**What is asked:** Reproduce the material that follows, please, but only from its first line to the line containing "return (h ^ (h >> 16)) / 4294967296", inclusive.
┄┄┄┄┄┄┄┄┄┄
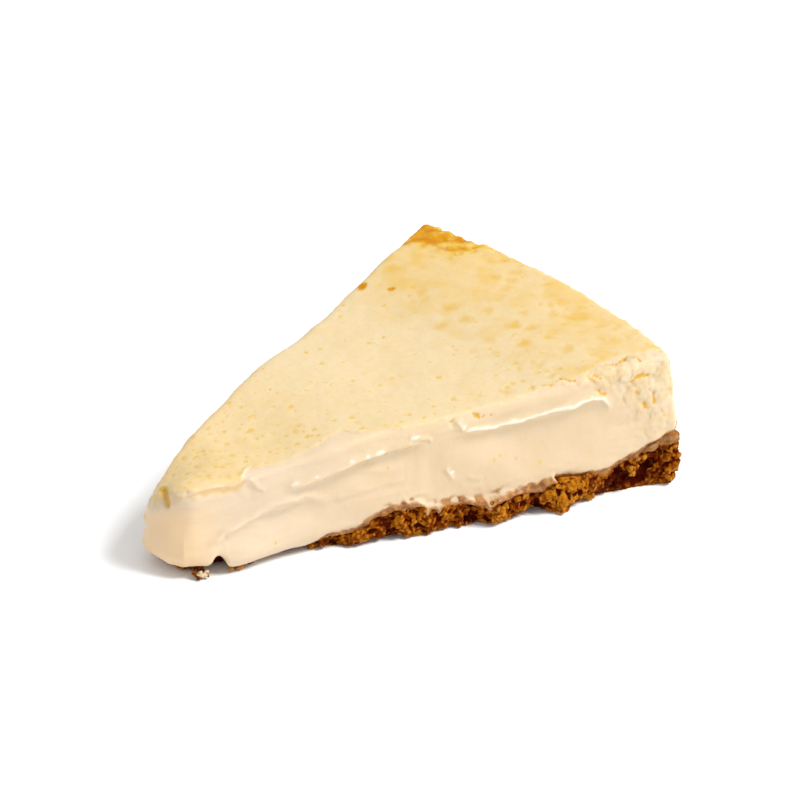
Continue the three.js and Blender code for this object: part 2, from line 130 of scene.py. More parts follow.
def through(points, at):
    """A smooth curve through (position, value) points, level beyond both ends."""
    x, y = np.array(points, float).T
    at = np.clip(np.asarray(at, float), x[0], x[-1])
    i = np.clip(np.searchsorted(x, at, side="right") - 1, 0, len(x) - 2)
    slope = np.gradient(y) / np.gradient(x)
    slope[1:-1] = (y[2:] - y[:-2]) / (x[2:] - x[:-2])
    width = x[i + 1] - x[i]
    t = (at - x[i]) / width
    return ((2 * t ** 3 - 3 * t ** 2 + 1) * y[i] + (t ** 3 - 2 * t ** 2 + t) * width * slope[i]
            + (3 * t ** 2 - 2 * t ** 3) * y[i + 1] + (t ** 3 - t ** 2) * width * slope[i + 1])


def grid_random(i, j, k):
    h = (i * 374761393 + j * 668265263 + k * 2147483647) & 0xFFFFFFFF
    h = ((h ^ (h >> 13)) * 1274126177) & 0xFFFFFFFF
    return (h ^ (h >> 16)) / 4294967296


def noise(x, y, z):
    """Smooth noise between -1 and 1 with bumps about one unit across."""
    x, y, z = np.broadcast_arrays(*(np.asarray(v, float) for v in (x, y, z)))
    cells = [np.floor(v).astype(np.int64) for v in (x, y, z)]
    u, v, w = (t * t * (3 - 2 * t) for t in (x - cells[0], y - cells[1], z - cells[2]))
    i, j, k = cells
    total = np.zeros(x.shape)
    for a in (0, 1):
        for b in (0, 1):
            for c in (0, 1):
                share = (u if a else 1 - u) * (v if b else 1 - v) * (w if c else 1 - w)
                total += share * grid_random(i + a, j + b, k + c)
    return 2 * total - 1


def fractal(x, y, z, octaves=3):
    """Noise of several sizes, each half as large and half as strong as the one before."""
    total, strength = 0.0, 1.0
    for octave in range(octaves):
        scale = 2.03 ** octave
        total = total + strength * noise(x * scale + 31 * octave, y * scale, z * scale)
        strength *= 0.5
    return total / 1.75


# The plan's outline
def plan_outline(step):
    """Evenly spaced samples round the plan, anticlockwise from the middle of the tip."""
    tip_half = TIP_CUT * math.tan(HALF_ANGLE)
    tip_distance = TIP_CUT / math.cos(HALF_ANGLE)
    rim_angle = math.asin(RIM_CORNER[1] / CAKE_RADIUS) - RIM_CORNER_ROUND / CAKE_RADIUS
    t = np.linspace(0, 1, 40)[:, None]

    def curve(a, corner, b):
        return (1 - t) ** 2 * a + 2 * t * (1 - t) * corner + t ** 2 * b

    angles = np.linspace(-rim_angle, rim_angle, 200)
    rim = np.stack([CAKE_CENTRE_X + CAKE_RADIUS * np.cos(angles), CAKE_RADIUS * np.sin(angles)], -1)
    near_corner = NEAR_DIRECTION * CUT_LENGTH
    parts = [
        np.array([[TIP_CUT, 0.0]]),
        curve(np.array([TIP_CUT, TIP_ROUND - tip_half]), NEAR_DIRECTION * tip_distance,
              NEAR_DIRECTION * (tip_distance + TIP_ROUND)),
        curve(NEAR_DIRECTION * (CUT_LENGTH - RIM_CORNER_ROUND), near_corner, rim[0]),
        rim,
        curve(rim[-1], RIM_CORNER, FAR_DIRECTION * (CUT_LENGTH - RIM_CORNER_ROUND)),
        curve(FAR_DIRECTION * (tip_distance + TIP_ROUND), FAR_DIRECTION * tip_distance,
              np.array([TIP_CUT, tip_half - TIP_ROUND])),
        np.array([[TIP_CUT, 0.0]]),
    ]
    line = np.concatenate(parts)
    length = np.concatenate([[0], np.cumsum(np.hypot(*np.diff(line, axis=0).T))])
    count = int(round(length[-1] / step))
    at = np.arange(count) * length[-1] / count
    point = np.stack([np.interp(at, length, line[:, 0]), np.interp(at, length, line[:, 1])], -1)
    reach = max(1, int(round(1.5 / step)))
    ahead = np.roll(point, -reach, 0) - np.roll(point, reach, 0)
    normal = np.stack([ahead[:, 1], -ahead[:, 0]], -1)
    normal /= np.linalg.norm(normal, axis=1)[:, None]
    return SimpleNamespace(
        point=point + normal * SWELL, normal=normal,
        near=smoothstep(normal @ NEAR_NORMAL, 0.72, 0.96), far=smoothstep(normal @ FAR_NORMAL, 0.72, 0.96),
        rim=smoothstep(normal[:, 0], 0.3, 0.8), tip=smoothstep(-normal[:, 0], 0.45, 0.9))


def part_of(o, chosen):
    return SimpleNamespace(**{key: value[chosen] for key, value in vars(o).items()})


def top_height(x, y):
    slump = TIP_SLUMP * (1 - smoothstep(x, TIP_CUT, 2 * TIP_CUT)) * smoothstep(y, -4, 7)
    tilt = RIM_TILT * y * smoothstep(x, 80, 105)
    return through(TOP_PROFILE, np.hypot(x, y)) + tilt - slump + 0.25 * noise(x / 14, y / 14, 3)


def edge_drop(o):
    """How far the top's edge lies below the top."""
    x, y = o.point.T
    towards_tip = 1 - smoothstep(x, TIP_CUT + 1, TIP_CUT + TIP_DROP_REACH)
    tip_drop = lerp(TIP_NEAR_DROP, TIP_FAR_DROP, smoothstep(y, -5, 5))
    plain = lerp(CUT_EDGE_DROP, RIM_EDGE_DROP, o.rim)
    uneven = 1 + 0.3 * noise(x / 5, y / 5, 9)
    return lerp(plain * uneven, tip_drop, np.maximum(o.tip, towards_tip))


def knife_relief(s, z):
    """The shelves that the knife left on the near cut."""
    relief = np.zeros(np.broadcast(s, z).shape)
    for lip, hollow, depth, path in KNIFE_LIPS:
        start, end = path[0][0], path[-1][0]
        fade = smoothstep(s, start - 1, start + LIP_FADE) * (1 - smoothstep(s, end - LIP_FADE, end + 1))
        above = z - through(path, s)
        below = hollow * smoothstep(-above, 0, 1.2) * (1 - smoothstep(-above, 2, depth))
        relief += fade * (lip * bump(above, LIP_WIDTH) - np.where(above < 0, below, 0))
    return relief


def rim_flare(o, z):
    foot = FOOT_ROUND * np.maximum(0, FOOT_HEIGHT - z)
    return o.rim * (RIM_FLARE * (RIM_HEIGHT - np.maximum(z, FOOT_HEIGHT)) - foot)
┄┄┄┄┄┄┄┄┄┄
**Result below:**
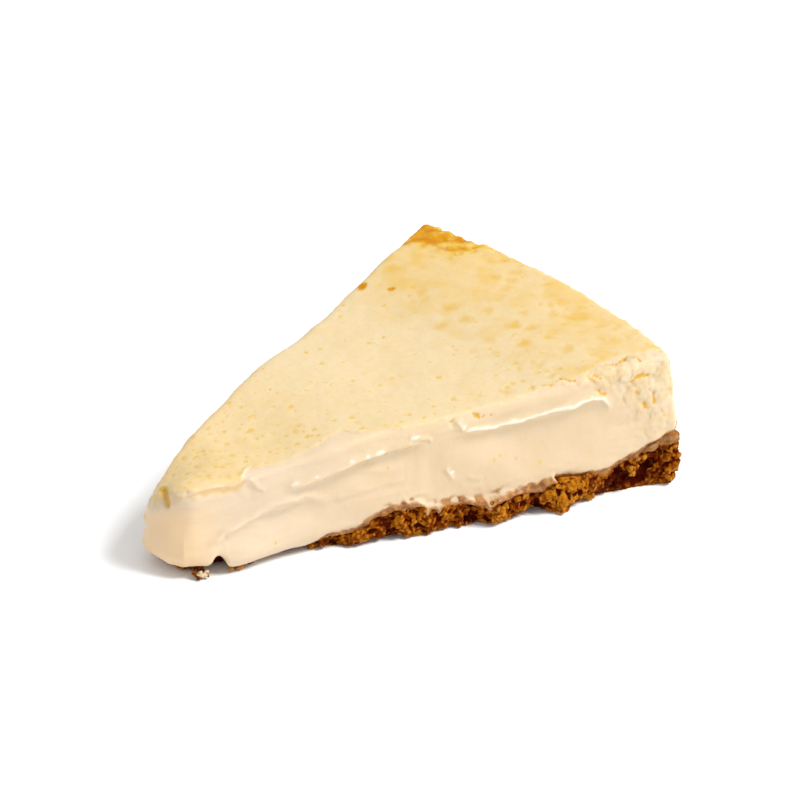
Continue the three.js and Blender code for this object: part 2, from line 130 of scene.py. More parts follow.
def through(points, at):
    """A smooth curve through (position, value) points, level beyond both ends."""
    x, y = np.array(points, float).T
    at = np.clip(np.asarray(at, float), x[0], x[-1])
    i = np.clip(np.searchsorted(x, at, side="right") - 1, 0, len(x) - 2)
    slope = np.gradient(y) / np.gradient(x)
    slope[1:-1] = (y[2:] - y[:-2]) / (x[2:] - x[:-2])
    width = x[i + 1] - x[i]
    t = (at - x[i]) / width
    return ((2 * t ** 3 - 3 * t ** 2 + 1) * y[i] + (t ** 3 - 2 * t ** 2 + t) * width * slope[i]
            + (3 * t ** 2 - 2 * t ** 3) * y[i + 1] + (t ** 3 - t ** 2) * width * slope[i + 1])


def grid_random(i, j, k):
    h = (i * 374761393 + j * 668265263 + k * 2147483647) & 0xFFFFFFFF
    h = ((h ^ (h >> 13)) * 1274126177) & 0xFFFFFFFF
    return (h ^ (h >> 16)) / 4294967296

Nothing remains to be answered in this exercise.